Side roof pillars go dark to blend with the tinted windows and create the impression of a sleek coupe. The brash face sports a chrome-encrusted grille sandwiched between corner headlamp clusters with air intake vents cut into the deep fascia. Flanks show subtle bulges from flares around wheels and side skirts.
A blunt rump has twin-bulb taillight assemblies at back corners and the bumper is punctuated by an offset pair of exhaust pipes. Climb aboard the new Jetta TDI and you'll discover a five-seat passenger compartment with more room than a car in the compact class should contain and more fine materials and fancy appointments than a car with affordable price points usually provides.
The layout pits a pair of bucket seats with center console in front and a broad and flat bench with three seat positions.
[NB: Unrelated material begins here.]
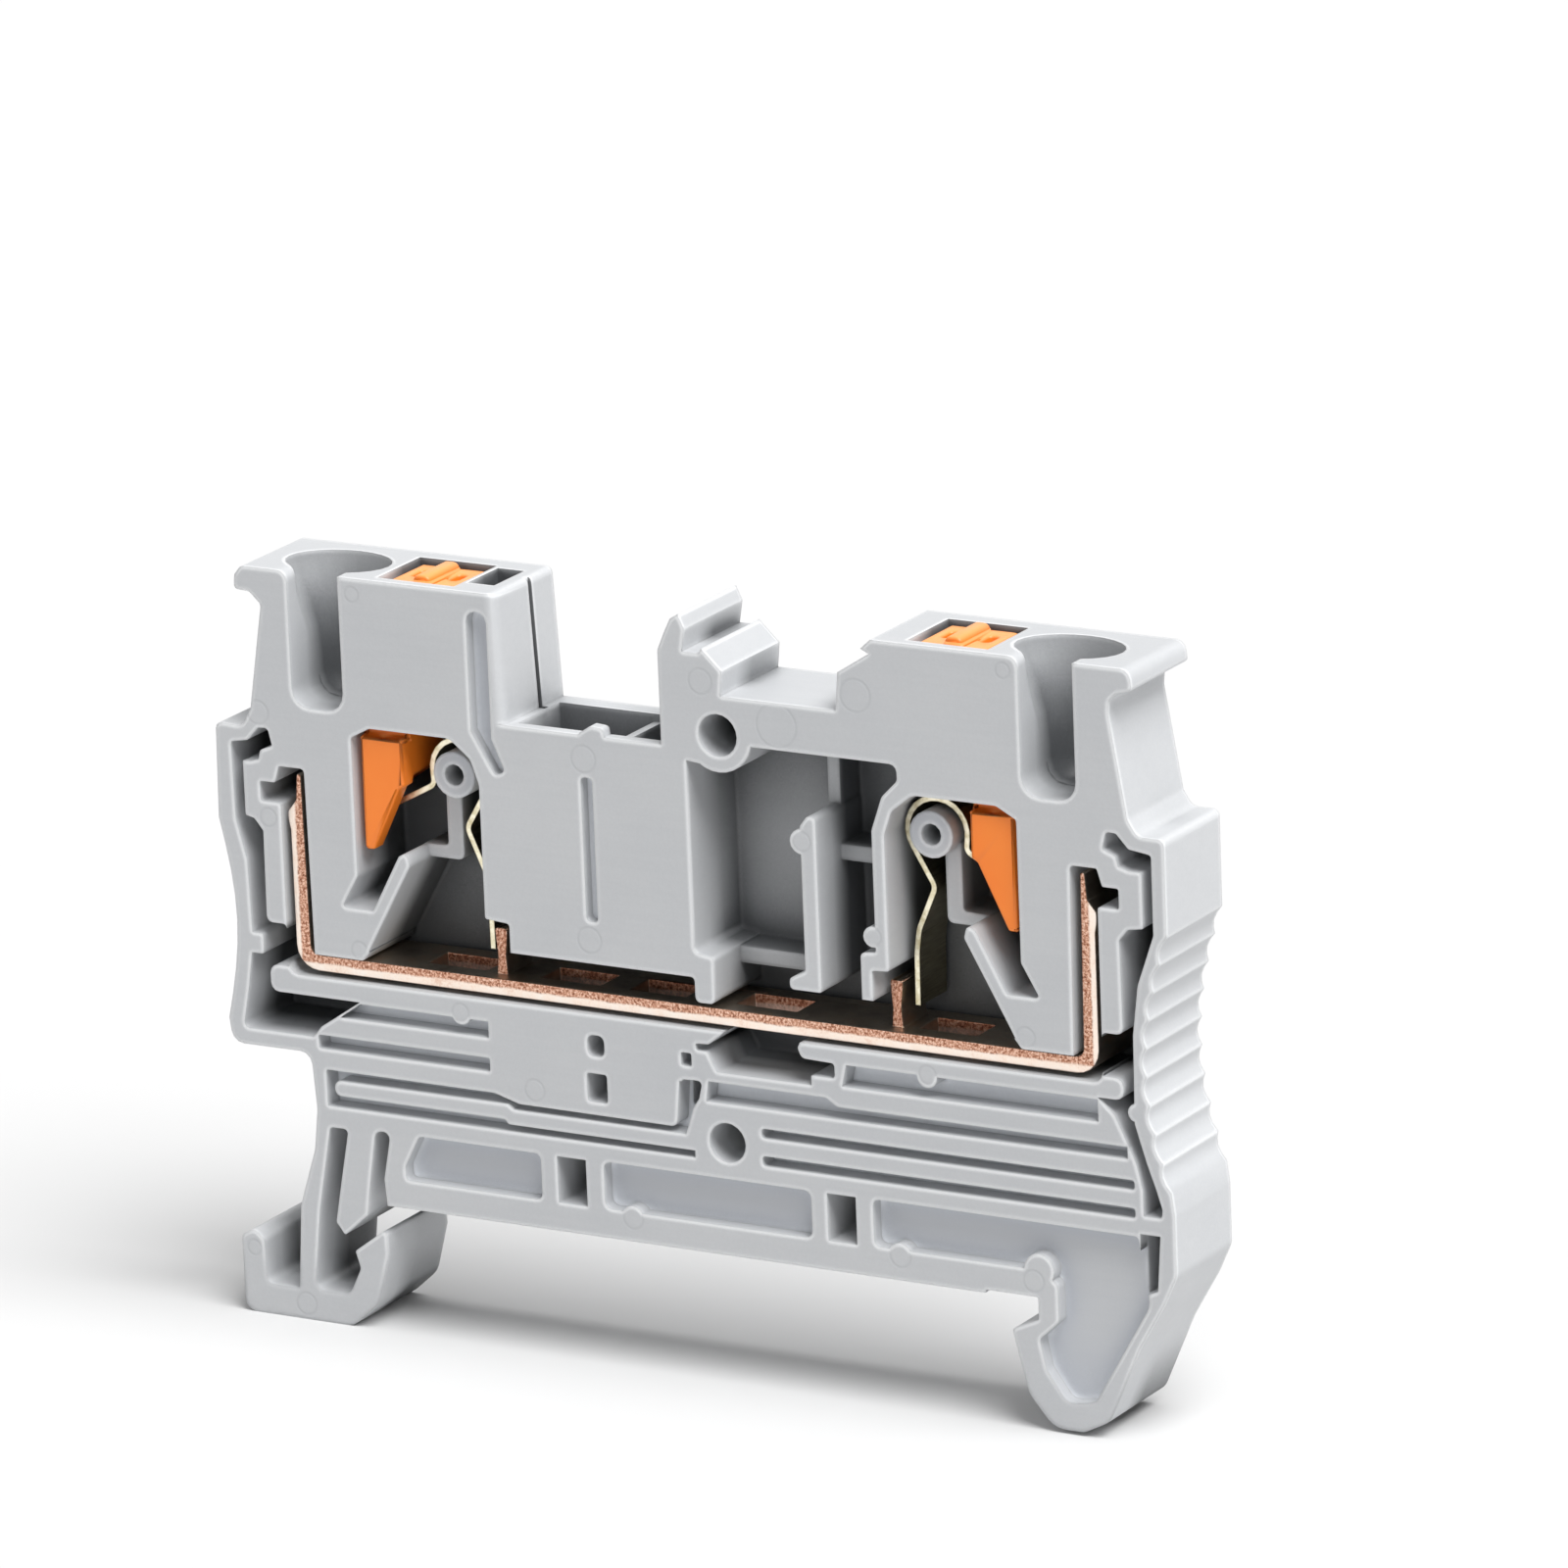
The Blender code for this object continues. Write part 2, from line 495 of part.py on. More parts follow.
def add_islands(housing):
    """Posts, stems and ribs that stand up from the back wall inside the pockets."""
    def posts(bm):
        for sign in (-1, 1):
            prism(bm, side(circle(POST_X, POST_Z, POST_R), sign), FRONT + POST_RECESS, FLOOR + 0.5)

    def stems(bm):
        low = STEM_X - STEM_WIDTH / 2
        high = STEM_X + STEM_WIDTH / 2
        outline = rounded([(low, 16.3, 0.3), (14.5, 16.3), (14.5, 16.85), (high, 16.9, 0.2),
                           (high, POST_Z - 0.5), (low, POST_Z - 0.5)])
        for sign in (-1, 1):
            prism(bm, side(outline, sign), FRONT + STEM_RECESS, FLOOR + 0.5)

    def ribs(bm):
        upright = rounded([(5.3, 12.9, 0.2), (6.9, 12.9, 0.1), (6.9, 20.9), (6.5, 21.0, 0.2), (6.12, 20.5),
                           (6.12, 13.8, 0.2), (5.3, 13.4, 0.2)])
        prism(bm, upright, FRONT, FLOOR + 0.5)
        prism(bm, circle(6.15, 19.77, 0.58, 14), FRONT, FLOOR + 0.5)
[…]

There's a fold-out center armrest with pass-through door to the trunk and rear seatbacks that fold to expand the cargo capacity. The trunk is huge for the class -- 16 cubic feet of stow space above a flat floor. Seat upholstery consists of high-quality leatherette V-Tex with trimwork in chrome metal for door handles and leather wrapping the three-spoke steering wheel and parking brake lever.
Standards on the list of on-board gear include air conditioning, an anti-theft alarm system, power controls for windows and door locks and exterior mirrors, lots of air bags such as curtain-style air bags in headliners, and a premium audio kit with AM/FM/MP3 and six-disc CD changer. Equipment options for the TDI range from a touch-screen navigation system with auxilliary multimedia connector (MDI) to backseat side air bags, a sunroof and 17-inch Avignon alloy wheels.